19. Buddha Bodai Kosher Vegetarian Restaurant
5 Mott Street, nr. Worth St.; 212-566-8388
Contrary to popular belief, hippies from Woodstock did not invent mock meats; Chinese Buddhists did, and this unassuming spot at the southern tip of Mott Street is a worthy descendent of the tradition. If we counted correctly, there are 193 dishes on the menu, not including lunch specials, but the place earns a spot on this vegan food list for its Bar-B-Q Veg Meat alone – sweet, chewy, compulsively edible strips of wheat gluten that bear a striking resemblance to char siu. The chicken in the General Tso’s is made from soy and may remind you, in a not unpleasant way, of a Krispy Kreme doughnut crossed with a McNugget. There’s dim sum every day until 4 p.m. And if you’re just looking for something nice and green, the kitchen stir-fries a mean mess of pea shoots.

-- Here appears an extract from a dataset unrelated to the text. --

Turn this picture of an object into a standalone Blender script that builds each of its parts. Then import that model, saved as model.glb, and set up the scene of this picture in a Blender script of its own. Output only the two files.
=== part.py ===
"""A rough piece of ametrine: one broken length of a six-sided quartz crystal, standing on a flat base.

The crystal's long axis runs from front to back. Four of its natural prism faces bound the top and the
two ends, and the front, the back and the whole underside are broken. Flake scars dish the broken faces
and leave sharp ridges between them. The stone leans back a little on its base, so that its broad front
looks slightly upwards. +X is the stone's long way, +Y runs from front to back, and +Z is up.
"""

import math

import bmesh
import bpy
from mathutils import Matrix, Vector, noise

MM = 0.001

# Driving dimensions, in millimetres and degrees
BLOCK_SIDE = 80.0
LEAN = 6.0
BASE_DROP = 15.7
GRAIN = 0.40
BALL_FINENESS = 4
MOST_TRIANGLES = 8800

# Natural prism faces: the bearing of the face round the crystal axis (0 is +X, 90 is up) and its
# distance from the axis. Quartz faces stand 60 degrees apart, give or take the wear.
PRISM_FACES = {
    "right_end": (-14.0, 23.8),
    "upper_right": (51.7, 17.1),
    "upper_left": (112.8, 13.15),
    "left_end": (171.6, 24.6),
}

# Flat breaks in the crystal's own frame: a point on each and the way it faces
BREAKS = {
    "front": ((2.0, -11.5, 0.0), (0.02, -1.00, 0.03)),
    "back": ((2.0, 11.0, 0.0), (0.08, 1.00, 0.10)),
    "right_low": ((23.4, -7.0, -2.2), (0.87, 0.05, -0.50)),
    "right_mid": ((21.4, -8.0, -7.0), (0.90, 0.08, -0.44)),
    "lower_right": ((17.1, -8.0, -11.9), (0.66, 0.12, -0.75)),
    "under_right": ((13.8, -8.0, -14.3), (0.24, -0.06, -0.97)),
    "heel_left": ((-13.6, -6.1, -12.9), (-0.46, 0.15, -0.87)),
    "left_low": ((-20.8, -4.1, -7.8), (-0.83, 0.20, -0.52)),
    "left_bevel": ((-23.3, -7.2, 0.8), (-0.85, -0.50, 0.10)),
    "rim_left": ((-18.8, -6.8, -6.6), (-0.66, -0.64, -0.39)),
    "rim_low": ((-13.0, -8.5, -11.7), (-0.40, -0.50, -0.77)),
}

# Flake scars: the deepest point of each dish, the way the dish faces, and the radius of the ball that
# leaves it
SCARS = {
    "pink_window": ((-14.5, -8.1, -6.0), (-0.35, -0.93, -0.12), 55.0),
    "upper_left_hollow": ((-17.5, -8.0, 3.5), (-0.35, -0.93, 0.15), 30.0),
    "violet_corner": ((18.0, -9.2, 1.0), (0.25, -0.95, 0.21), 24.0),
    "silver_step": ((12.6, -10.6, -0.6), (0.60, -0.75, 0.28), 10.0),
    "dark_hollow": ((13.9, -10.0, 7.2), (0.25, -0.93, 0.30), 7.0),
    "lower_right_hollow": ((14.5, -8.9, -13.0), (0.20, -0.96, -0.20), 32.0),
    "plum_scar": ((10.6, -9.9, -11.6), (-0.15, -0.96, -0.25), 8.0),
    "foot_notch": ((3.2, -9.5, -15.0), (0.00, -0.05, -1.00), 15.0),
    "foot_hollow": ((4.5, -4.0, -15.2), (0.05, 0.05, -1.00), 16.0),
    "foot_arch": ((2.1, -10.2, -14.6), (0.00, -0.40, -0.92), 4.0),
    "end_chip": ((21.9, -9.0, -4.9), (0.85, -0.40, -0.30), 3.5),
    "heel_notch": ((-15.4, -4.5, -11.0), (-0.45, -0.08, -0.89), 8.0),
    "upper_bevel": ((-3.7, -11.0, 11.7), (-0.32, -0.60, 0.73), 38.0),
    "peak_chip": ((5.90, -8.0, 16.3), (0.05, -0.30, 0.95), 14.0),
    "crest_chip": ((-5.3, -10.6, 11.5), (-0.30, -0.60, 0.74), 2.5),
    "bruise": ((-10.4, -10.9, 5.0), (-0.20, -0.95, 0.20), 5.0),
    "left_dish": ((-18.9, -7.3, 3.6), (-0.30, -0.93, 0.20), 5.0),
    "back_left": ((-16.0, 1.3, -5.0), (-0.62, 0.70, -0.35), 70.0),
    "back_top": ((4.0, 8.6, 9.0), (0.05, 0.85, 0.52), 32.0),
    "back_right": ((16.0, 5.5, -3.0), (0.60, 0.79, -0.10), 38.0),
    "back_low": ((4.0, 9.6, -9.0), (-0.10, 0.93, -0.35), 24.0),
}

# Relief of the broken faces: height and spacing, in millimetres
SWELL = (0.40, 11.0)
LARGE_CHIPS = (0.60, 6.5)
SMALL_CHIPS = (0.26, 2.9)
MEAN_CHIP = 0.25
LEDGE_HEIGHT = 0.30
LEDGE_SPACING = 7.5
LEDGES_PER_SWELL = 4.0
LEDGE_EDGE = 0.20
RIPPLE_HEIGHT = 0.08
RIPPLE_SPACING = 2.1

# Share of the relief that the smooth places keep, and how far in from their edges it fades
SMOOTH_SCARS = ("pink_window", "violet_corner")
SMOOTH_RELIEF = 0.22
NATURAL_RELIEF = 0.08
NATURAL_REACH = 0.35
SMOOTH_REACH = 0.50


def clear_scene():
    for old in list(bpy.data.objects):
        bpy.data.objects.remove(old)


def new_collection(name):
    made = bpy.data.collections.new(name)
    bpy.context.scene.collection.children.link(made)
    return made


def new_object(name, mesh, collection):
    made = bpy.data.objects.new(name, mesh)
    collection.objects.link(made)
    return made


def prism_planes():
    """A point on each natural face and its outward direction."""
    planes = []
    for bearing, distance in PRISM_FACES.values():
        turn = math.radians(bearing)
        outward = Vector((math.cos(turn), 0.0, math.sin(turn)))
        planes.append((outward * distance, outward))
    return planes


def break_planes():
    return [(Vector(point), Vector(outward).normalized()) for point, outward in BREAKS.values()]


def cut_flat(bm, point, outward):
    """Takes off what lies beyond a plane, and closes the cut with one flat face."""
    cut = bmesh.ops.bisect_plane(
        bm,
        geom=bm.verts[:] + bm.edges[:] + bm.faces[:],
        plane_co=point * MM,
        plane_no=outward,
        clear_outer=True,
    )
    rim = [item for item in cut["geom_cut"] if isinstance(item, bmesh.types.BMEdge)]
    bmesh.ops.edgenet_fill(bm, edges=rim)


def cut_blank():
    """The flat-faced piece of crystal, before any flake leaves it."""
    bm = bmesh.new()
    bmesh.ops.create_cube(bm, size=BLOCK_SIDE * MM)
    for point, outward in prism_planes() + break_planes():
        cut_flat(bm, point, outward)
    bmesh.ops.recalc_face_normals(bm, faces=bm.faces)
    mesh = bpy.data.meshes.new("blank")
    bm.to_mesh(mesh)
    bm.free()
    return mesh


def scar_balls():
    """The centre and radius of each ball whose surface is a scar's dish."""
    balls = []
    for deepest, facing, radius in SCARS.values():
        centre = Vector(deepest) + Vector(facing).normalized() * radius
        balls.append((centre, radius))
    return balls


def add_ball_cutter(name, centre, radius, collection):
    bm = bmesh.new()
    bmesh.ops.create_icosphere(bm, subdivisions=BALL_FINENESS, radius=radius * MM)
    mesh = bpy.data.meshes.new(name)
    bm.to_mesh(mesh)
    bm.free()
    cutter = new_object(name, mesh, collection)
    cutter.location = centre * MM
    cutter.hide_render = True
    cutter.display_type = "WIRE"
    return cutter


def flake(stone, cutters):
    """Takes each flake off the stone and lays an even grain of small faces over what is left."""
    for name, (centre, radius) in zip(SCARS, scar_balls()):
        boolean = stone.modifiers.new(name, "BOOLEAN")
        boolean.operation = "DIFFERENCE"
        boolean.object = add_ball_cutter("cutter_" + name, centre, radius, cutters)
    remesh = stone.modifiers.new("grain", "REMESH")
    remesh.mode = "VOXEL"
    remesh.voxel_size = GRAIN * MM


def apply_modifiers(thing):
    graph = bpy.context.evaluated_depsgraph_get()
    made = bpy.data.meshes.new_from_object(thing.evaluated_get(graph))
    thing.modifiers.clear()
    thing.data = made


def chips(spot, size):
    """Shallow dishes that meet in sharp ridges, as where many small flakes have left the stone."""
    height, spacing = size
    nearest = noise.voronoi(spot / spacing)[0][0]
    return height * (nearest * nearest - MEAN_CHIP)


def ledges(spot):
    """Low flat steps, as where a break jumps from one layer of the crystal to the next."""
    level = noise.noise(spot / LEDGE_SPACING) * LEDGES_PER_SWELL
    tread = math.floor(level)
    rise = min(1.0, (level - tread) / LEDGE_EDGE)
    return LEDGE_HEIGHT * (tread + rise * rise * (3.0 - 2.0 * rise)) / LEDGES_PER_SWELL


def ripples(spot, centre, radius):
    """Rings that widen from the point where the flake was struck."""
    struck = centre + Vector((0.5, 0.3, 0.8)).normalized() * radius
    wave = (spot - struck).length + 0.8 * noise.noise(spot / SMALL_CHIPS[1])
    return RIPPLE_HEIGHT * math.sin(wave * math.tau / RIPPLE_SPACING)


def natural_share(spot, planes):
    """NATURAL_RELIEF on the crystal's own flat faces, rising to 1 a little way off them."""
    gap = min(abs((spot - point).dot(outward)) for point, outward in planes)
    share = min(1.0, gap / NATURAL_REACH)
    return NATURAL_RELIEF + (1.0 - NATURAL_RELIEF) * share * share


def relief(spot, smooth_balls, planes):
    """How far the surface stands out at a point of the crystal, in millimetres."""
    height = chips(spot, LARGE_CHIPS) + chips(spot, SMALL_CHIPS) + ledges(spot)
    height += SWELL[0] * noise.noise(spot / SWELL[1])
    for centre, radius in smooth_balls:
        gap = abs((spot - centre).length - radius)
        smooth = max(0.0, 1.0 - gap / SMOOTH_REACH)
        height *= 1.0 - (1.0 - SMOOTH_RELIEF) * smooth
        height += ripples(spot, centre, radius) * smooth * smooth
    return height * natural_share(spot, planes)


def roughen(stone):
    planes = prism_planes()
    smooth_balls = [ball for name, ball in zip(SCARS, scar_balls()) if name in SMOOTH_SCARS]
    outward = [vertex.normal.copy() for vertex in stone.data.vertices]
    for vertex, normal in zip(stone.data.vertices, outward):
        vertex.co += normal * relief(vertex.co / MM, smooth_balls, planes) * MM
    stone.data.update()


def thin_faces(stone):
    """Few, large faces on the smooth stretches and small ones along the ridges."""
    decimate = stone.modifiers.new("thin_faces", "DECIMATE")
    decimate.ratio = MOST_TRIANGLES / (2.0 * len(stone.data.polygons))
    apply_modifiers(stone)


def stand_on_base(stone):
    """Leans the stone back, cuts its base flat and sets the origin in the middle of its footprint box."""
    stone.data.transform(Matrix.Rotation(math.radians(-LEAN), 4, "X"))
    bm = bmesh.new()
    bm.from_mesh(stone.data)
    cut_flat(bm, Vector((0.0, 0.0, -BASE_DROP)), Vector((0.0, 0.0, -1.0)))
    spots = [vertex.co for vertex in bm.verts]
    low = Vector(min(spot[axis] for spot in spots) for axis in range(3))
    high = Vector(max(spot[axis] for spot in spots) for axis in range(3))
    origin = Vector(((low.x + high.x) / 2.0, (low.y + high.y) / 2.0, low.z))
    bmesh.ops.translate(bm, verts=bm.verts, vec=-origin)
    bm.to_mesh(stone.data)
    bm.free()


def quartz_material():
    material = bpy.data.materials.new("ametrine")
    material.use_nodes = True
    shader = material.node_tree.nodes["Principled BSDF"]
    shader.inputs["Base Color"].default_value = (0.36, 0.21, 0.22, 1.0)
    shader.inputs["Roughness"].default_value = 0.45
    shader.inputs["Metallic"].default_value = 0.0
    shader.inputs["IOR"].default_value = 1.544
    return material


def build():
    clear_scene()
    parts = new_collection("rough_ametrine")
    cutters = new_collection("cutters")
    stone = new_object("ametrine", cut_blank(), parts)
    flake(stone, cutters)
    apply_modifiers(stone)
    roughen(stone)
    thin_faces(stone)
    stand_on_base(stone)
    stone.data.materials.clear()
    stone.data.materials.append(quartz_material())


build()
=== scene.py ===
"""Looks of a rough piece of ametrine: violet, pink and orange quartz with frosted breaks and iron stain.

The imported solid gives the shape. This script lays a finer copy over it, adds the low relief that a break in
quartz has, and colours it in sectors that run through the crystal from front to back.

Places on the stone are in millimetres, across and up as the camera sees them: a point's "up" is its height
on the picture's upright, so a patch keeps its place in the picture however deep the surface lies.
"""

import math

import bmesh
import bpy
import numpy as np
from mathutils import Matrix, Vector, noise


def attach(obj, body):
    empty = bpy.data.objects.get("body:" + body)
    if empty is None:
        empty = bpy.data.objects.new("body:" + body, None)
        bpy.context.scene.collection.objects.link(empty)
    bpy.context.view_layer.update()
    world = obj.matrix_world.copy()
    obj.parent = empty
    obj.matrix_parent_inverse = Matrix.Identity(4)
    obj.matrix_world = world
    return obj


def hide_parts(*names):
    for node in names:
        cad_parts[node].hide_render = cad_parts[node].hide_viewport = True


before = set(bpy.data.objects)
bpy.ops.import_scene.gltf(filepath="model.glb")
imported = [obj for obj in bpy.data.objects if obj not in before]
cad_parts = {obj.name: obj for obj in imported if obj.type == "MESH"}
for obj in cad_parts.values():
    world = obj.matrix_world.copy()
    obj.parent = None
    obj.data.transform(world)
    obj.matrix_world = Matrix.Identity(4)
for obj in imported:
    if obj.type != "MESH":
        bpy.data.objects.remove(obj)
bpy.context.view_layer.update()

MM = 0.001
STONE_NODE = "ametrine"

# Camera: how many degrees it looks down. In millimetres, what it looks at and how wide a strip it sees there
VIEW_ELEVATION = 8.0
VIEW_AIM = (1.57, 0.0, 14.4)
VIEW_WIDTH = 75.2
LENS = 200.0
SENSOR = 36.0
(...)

20. Adelina’s Fraschetta Romana
159 Greenpoint Ave., nr. Leonard St., Greenpoint; 347-763-0152
This under-the-radar osteria with a vegetarian bent went totally meatless in early 2019, but 75 percent of the menu is straight-up vegan or vegan-izable. What’s more, it’s all pretty good, especially crisp squares of panelle served with vegan lemon aïoli and pastas like butternut-squash-stuffed ravioli. Pizza’s the thing, though, and it comes two ways: as oval-shaped pinsa Romana (made with a high-hydration dough and a mix of flours), and in the Neapolitan montanara-style: flash-fried, topped with vegan “cheese,” then baked, which gives the dough a bit of a flavor boost.